Stefan Rothleitner, Wiener Kunstkonsulent, beobachtete mit Zufriedenheit, dass die Malerei die tragende Rolle in der zeitgenössischen Kunst in den letzen Jahren zurückerobert habe: "Besonders die junge Künstlergeneration greift dieses Thema wieder auf und führt es in logischer Konsequenz weiter - ohne dabei den Blick auf große Vorbilder zu verheimlichen."
"Spaß-Rebellen"
"Cher Peintre..." im Centre Pompidou fasst wiederum Malerei mit "Entertainment- Qualitäten" zusammen (bis 2.9.). Den neuen Spaßfaktor in diesem Medium - der Spiegel spricht von einer "Attacke der Spaß-Rebellen" - belegen etwa Arbeiten eines Kurt Kauper, der Cary Grant in hyperrealistischer Lebensgröße lässig am Kamin posieren lässt. Dort, wo in den Hollywood-Fifties die Badehose saß, bleibt weiße Haut und Nacktheit. Abstraktion stand in der ersten Hälfte des 20. Jahrhunderts für Avantgarde, Realismus galt als gestrig. Dem widersetzte sich etwa Francis Picabia, der Bilder nach Pornoheften anfertigte. Da hilft dann wieder einmal der Kontext, um sie entweder in der Rubrik "Kunstgeschichte" zu verewigen oder wie die vielen Beispiele anderer unter "Montmartre-Kitsch" abzulegen.
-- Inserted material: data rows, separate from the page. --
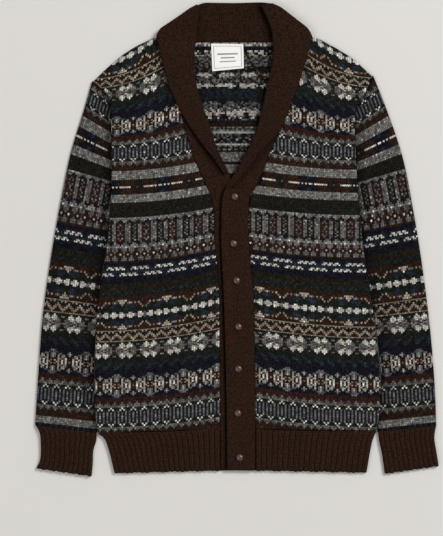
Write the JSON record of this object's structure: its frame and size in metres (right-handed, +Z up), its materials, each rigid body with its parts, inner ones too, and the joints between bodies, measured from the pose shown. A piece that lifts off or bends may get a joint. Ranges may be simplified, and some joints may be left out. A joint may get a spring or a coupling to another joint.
{
  "type": "shawl collar cardigan",
  "caption": "Patterned knitted cardigan with a folded shawl collar, domed buttons and ribbed hem and cuffs, laid flat and fastened.",
  "frame": {"origin": "centre of the footprint on the surface that the cardigan lies on", "axes": "+Z up out of the face of the garment, +Y from hem to collar, +X to the wearer's left"},
  "size_m": [0.665, 0.7805, 0.0141],
  "materials": {
    "patterned_knit": "wool knit in stranded colour bands",
    "brown_rib": "wool rib",
    "brown_knit": "close wool knit",
    "button": "polished dome",
    "label": "woven satin"
  },
  "bodies": {
    "root": {"back": "patterned_knit", "front_left": "patterned_knit", "front_right": "patterned_knit", "sleeve_left": "patterned_knit", "sleeve_right": "patterned_knit", "hem_back": "brown_rib", "hem_left": "brown_rib", "hem_right": "brown_rib", "cuff_left": "brown_rib", "cuff_right": "brown_rib", "band_left": "brown_knit", "band_right": "brown_knit", "collar_left": "brown_knit", "collar_right": "brown_knit", "collar_back": "brown_knit", "button_1": "button", "button_2": "button", "button_3": "button", "button_4": "button", "button_5": "button", "button_6": "button", "button_7": "button", "label": "label"}
  },
  "joints": []
}
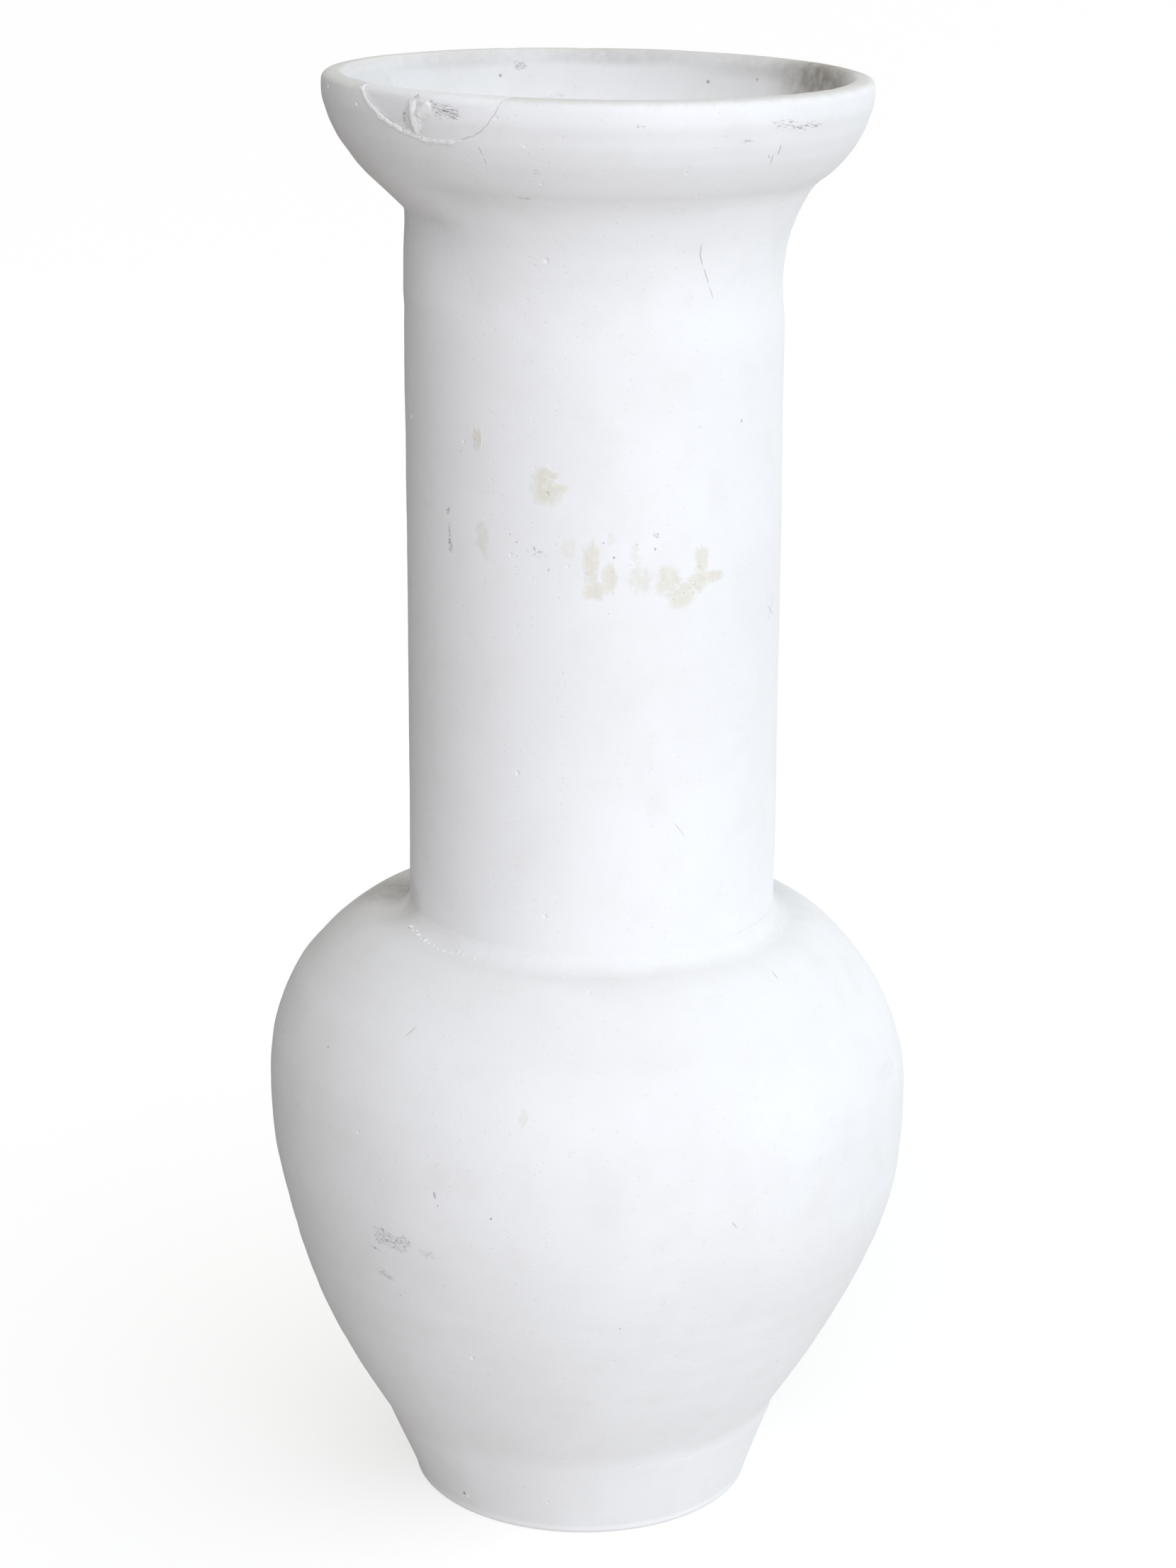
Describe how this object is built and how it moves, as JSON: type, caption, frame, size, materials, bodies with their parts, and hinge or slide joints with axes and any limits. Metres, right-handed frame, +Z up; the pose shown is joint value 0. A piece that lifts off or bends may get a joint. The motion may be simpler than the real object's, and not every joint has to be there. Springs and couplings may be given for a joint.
{
  "type": "plaster vase model",
  "caption": "Hollow plaster vase form with a round foot, full belly, tall straight neck and wide bowl mouth, with a mended rim.",
  "frame": {"origin": "centre of the flat ring that the foot stands on", "axes": "+Z up along the turning axis, from the foot to the mouth; -Y towards the side with the glue marks, with the mended rim between -X and -Y"},
  "size_m": [0.216, 0.216, 0.48],
  "materials": {
    "plaster": "matte",
    "luting": "matte",
    "filler": "matte",
    "dried_glue": "matte"
  },
  "bodies": {
    "root": {"foot_section": "plaster", "floor_disc": "plaster", "floor_disc_luting": "luting", "foot_joint_luting": "luting", "body_section": "plaster", "shoulder_joint_luting": "luting", "neck_section": "plaster", "mouth_joint_luting": "luting", "mouth_section": "plaster", "rim_shard": "plaster", "shard_bedding": "filler", "filler_daub": "filler", "luting_crumbs": "luting", "glue_residue": "dried_glue"}
  },
  "joints": []
}
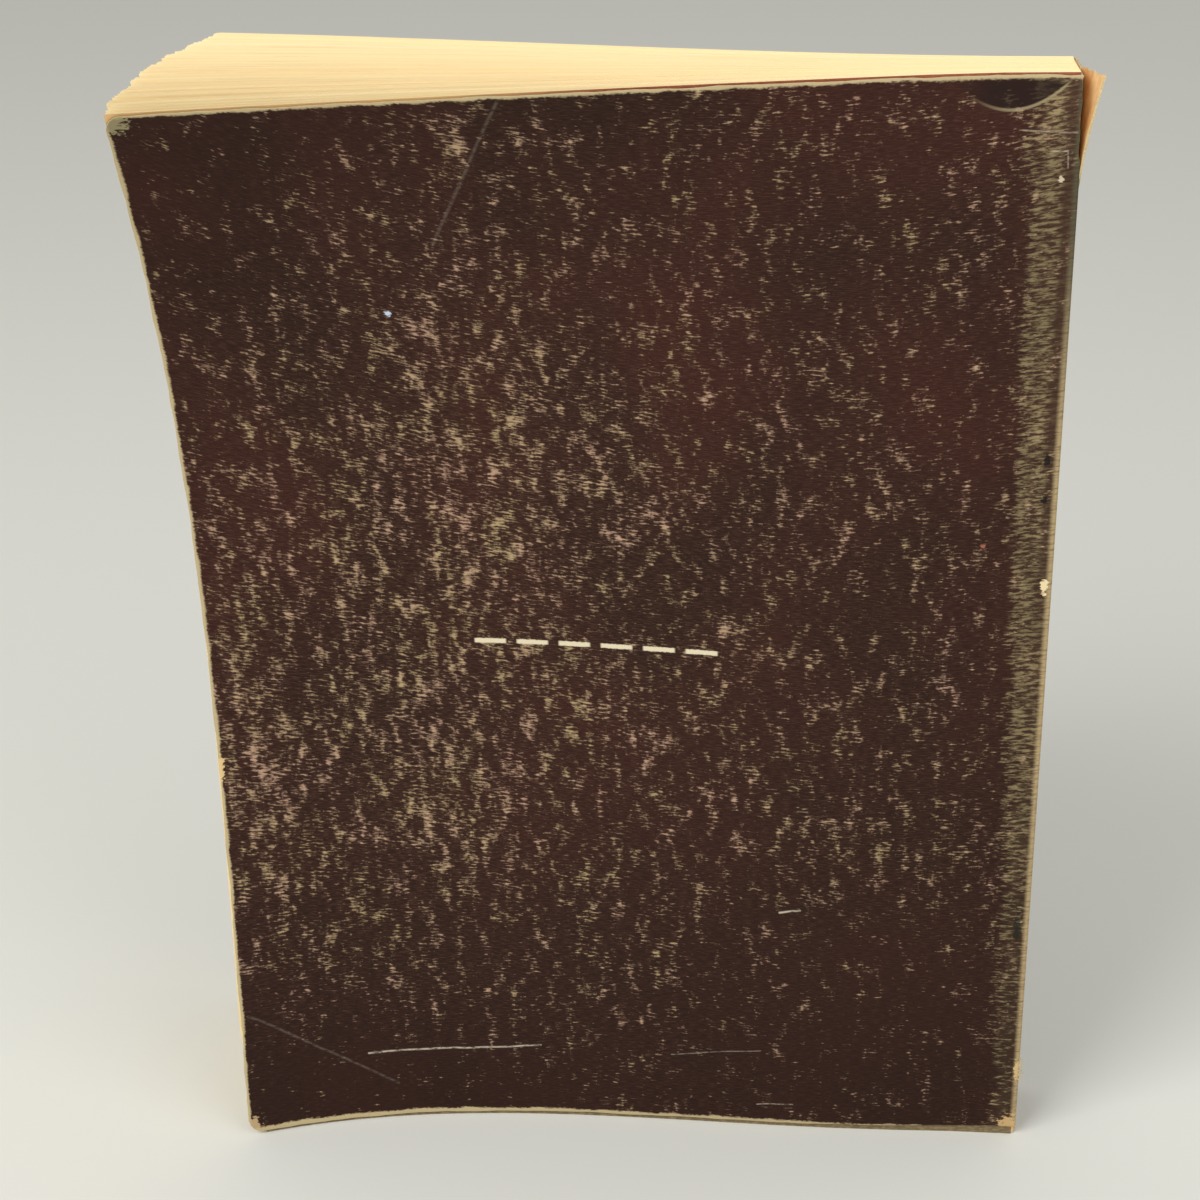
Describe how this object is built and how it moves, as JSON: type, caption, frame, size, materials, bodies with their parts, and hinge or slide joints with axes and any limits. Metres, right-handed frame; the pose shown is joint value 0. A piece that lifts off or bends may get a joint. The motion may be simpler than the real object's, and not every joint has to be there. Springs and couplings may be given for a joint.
{
  "type": "paperback book",
  "caption": "Large worn paperback standing on its tail with fanned, yellowed leaves and two hinged card covers.",
  "frame": {"origin": "middle of the bounding box, on the table that the tail stands on", "axes": "+Z from tail to head; the spine is at +X and the fore edge at -X; the back cover faces -Y"},
  "size_m": [0.2212, 0.0908, 0.2794],
  "materials": {
    "leaves": "matte",
    "adhesive": "matte",
    "cover_card": "satin"
  },
  "bodies": {
    "block": {"page_block": "leaves", "spine_glue": "adhesive", "spine_panel": "cover_card"},
    "back": {"back_cover": "cover_card"},
    "front": {"front_cover": "cover_card"}
  },
  "joints": [
    {"name": "back_fold", "type": "hinge", "parent": "block", "child": "back", "pos_m": [0.10557, -0.01986, 0], "axis": [0, 0, 1], "range_deg": [0, 165]},
    {"name": "front_fold", "type": "hinge", "parent": "block", "child": "front", "pos_m": [0.10557, 0.00434, 0], "axis": [0, 0, -1], "range_deg": [0, 165]}
  ]
}
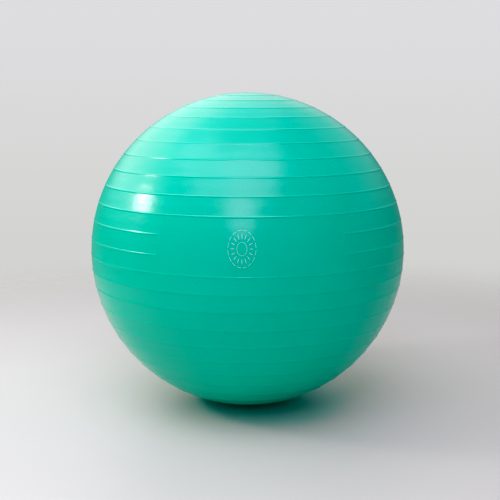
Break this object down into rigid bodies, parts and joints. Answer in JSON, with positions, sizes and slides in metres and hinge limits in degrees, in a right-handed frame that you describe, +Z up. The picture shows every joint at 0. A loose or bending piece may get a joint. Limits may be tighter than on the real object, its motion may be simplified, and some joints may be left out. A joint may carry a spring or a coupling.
{
  "type": "exercise ball",
  "caption": "Inflatable ribbed exercise ball with a plain print panel at the front and a push-in air valve at the back.",
  "frame": {"origin": "on the floor, under the ball's centre, in the middle of the flat patch that the ball's weight presses down", "axes": "+Z up along the axis of the ribs, -Y towards the front print panel, +Y towards the valve"},
  "size_m": [0.652, 0.652, 0.6473],
  "materials": {
    "skin_pvc": "gloss",
    "seat_pvc": "satin",
    "plug_plastic": "satin"
  },
  "bodies": {
    "ball": {"ball_skin": "skin_pvc", "valve_seat": "seat_pvc"},
    "plug": {"valve_plug": "plug_plastic"}
  },
  "joints": [
    {"name": "plug_slide", "type": "slide", "parent": "ball", "child": "plug", "axis": [0, 0.9876, 0.157], "range_m": [0, 0.02]}
  ]
}
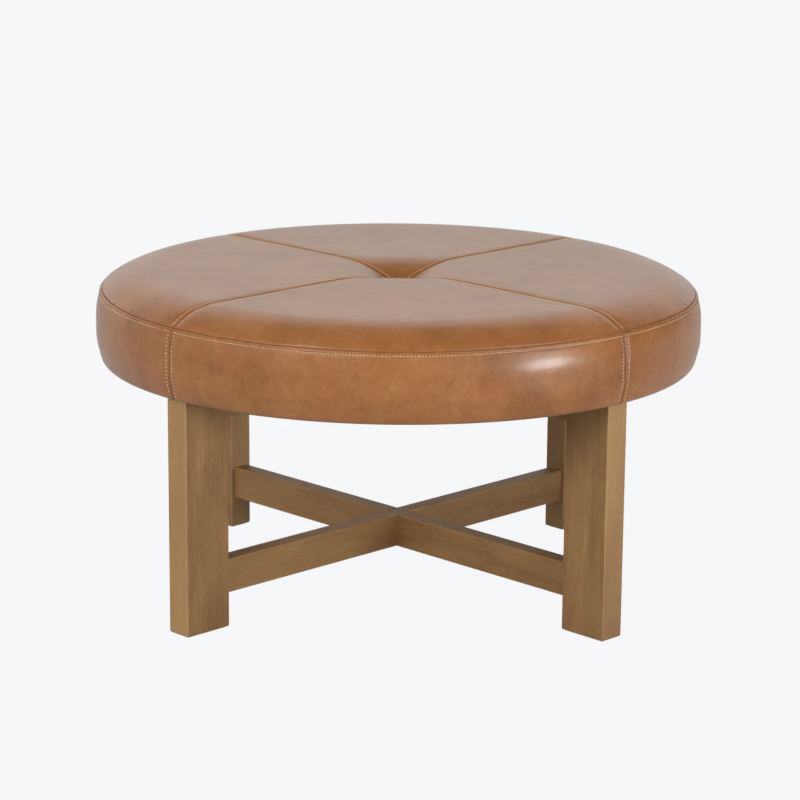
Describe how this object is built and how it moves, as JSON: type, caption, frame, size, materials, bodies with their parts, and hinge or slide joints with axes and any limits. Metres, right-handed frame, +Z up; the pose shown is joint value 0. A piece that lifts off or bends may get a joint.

Pop und Comics stehen thematisch an oberster Stelle bei dieser Schau, die unter dem Titel Lieber Maler, male mir ... im Herbst in die Kunsthalle Wien gelangt.
Kontext, Geschichte, Auslegung: Ein Maler scheint überall hinzupassen - er konterkariert die Ismen, die im Gegensatz zur Malerei wirklich ausgedient haben: Der Belgier Luc Tuymans, der etwa mit eisigen Bildern die belgische Kongo- Politik alles andere als platt- vordergründig illustriert und kritisiert, stellt in Paris aus, ebenso auf der vorjährigen Biennale Venedig wie auf der diesjährigen Documenta.